> [What is required]:
Make an exact copy of all the data.

> [Listed records]:
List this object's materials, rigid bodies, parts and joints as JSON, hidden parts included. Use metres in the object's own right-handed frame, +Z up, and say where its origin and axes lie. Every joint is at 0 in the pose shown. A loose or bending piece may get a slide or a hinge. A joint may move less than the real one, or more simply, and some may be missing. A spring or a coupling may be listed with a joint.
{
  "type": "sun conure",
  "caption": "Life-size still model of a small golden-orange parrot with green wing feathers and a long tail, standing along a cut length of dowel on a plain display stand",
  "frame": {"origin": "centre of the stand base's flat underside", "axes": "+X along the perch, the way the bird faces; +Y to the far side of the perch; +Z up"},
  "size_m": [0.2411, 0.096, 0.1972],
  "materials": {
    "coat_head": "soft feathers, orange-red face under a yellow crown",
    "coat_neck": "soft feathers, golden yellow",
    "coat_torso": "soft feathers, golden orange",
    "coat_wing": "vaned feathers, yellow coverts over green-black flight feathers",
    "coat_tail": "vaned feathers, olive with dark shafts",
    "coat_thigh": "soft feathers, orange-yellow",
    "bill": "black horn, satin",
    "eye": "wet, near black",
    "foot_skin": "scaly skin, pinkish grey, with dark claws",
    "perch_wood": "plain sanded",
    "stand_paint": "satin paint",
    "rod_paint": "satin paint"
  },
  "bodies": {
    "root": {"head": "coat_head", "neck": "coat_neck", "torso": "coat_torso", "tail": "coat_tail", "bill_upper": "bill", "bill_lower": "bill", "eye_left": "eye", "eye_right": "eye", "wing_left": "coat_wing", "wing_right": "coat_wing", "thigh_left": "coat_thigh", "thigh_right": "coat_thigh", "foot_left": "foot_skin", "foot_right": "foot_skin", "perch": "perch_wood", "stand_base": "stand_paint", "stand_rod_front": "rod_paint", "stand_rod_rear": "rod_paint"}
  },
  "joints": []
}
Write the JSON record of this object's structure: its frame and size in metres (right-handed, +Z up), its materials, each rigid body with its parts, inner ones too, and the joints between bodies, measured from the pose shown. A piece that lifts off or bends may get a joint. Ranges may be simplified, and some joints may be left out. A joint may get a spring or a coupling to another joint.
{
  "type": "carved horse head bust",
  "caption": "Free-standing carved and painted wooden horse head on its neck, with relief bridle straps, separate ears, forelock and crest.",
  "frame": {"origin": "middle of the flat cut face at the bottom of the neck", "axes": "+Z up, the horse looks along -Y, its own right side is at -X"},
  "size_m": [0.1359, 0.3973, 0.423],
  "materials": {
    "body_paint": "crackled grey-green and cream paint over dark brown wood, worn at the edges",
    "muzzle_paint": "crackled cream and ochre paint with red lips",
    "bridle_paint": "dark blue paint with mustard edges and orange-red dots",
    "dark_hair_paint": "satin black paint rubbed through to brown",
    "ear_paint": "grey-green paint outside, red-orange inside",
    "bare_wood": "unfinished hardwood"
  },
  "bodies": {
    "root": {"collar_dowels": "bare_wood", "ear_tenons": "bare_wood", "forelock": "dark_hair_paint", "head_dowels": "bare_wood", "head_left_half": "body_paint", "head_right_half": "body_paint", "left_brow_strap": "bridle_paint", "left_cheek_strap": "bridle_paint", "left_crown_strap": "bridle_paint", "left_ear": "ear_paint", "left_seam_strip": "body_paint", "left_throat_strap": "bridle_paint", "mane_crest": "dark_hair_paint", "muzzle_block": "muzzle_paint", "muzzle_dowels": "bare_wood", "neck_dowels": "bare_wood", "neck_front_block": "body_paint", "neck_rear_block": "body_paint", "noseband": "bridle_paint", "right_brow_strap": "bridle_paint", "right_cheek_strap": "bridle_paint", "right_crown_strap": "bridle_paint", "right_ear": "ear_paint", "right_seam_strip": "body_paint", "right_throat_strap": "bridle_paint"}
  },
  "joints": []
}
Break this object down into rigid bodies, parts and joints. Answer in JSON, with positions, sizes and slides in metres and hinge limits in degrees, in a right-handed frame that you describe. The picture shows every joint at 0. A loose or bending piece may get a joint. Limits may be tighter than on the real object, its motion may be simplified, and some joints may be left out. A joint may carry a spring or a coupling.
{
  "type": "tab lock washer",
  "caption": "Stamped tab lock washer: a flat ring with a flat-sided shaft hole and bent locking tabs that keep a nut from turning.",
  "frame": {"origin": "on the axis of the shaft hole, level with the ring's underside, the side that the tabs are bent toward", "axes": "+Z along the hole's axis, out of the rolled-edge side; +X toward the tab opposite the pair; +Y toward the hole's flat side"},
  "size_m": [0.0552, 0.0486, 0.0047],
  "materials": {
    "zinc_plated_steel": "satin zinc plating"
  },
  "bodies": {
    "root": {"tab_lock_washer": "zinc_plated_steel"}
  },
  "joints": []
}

> [Result of the task]:
List this object's materials, rigid bodies, parts and joints as JSON, hidden parts included. Use metres in the object's own right-handed frame, +Z up, and say where its origin and axes lie. Every joint is at 0 in the pose shown. A loose or bending piece may get a slide or a hinge. A joint may move less than the real one, or more simply, and some may be missing. A spring or a coupling may be listed with a joint.
{
  "type": "sun conure",
  "caption": "Life-size still model of a small golden-orange parrot with green wing feathers and a long tail, standing along a cut length of dowel on a plain display stand",
  "frame": {"origin": "centre of the stand base's flat underside", "axes": "+X along the perch, the way the bird faces; +Y to the far side of the perch; +Z up"},
  "size_m": [0.2411, 0.096, 0.1972],
  "materials": {
    "coat_head": "soft feathers, orange-red face under a yellow crown",
    "coat_neck": "soft feathers, golden yellow",
    "coat_torso": "soft feathers, golden orange",
    "coat_wing": "vaned feathers, yellow coverts over green-black flight feathers",
    "coat_tail": "vaned feathers, olive with dark shafts",
    "coat_thigh": "soft feathers, orange-yellow",
    "bill": "black horn, satin",
    "eye": "wet, near black",
    "foot_skin": "scaly skin, pinkish grey, with dark claws",
    "perch_wood": "plain sanded",
    "stand_paint": "satin paint",
    "rod_paint": "satin paint"
  },
  "bodies": {
    "root": {"head": "coat_head", "neck": "coat_neck", "torso": "coat_torso", "tail": "coat_tail", "bill_upper": "bill", "bill_lower": "bill", "eye_left": "eye", "eye_right": "eye", "wing_left": "coat_wing", "wing_right": "coat_wing", "thigh_left": "coat_thigh", "thigh_right": "coat_thigh", "foot_left": "foot_skin", "foot_right": "foot_skin", "perch": "perch_wood", "stand_base": "stand_paint", "stand_rod_front": "rod_paint", "stand_rod_rear": "rod_paint"}
  },
  "joints": []
}
Write the JSON record of this object's structure: its frame and size in metres (right-handed, +Z up), its materials, each rigid body with its parts, inner ones too, and the joints between bodies, measured from the pose shown. A piece that lifts off or bends may get a joint. Ranges may be simplified, and some joints may be left out. A joint may get a spring or a coupling to another joint.
{
  "type": "carved horse head bust",
  "caption": "Free-standing carved and painted wooden horse head on its neck, with relief bridle straps, separate ears, forelock and crest.",
  "frame": {"origin": "middle of the flat cut face at the bottom of the neck", "axes": "+Z up, the horse looks along -Y, its own right side is at -X"},
  "size_m": [0.1359, 0.3973, 0.423],
  "materials": {
    "body_paint": "crackled grey-green and cream paint over dark brown wood, worn at the edges",
    "muzzle_paint": "crackled cream and ochre paint with red lips",
    "bridle_paint": "dark blue paint with mustard edges and orange-red dots",
    "dark_hair_paint": "satin black paint rubbed through to brown",
    "ear_paint": "grey-green paint outside, red-orange inside",
    "bare_wood": "unfinished hardwood"
  },
  "bodies": {
    "root": {"collar_dowels": "bare_wood", "ear_tenons": "bare_wood", "forelock": "dark_hair_paint", "head_dowels": "bare_wood", "head_left_half": "body_paint", "head_right_half": "body_paint", "left_brow_strap": "bridle_paint", "left_cheek_strap": "bridle_paint", "left_crown_strap": "bridle_paint", "left_ear": "ear_paint", "left_seam_strip": "body_paint", "left_throat_strap": "bridle_paint", "mane_crest": "dark_hair_paint", "muzzle_block": "muzzle_paint", "muzzle_dowels": "bare_wood", "neck_dowels": "bare_wood", "neck_front_block": "body_paint", "neck_rear_block": "body_paint", "noseband": "bridle_paint", "right_brow_strap": "bridle_paint", "right_cheek_strap": "bridle_paint", "right_crown_strap": "bridle_paint", "right_ear": "ear_paint", "right_seam_strip": "body_paint", "right_throat_strap": "bridle_paint"}
  },
  "joints": []
}
Break this object down into rigid bodies, parts and joints. Answer in JSON, with positions, sizes and slides in metres and hinge limits in degrees, in a right-handed frame that you describe. The picture shows every joint at 0. A loose or bending piece may get a joint. Limits may be tighter than on the real object, its motion may be simplified, and some joints may be left out. A joint may carry a spring or a coupling.
{
  "type": "tab lock washer",
  "caption": "Stamped tab lock washer: a flat ring with a flat-sided shaft hole and bent locking tabs that keep a nut from turning.",
  "frame": {"origin": "on the axis of the shaft hole, level with the ring's underside, the side that the tabs are bent toward", "axes": "+Z along the hole's axis, out of the rolled-edge side; +X toward the tab opposite the pair; +Y toward the hole's flat side"},
  "size_m": [0.0552, 0.0486, 0.0047],
  "materials": {
    "zinc_plated_steel": "satin zinc plating"
  },
  "bodies": {
    "root": {"tab_lock_washer": "zinc_plated_steel"}
  },
  "joints": []
}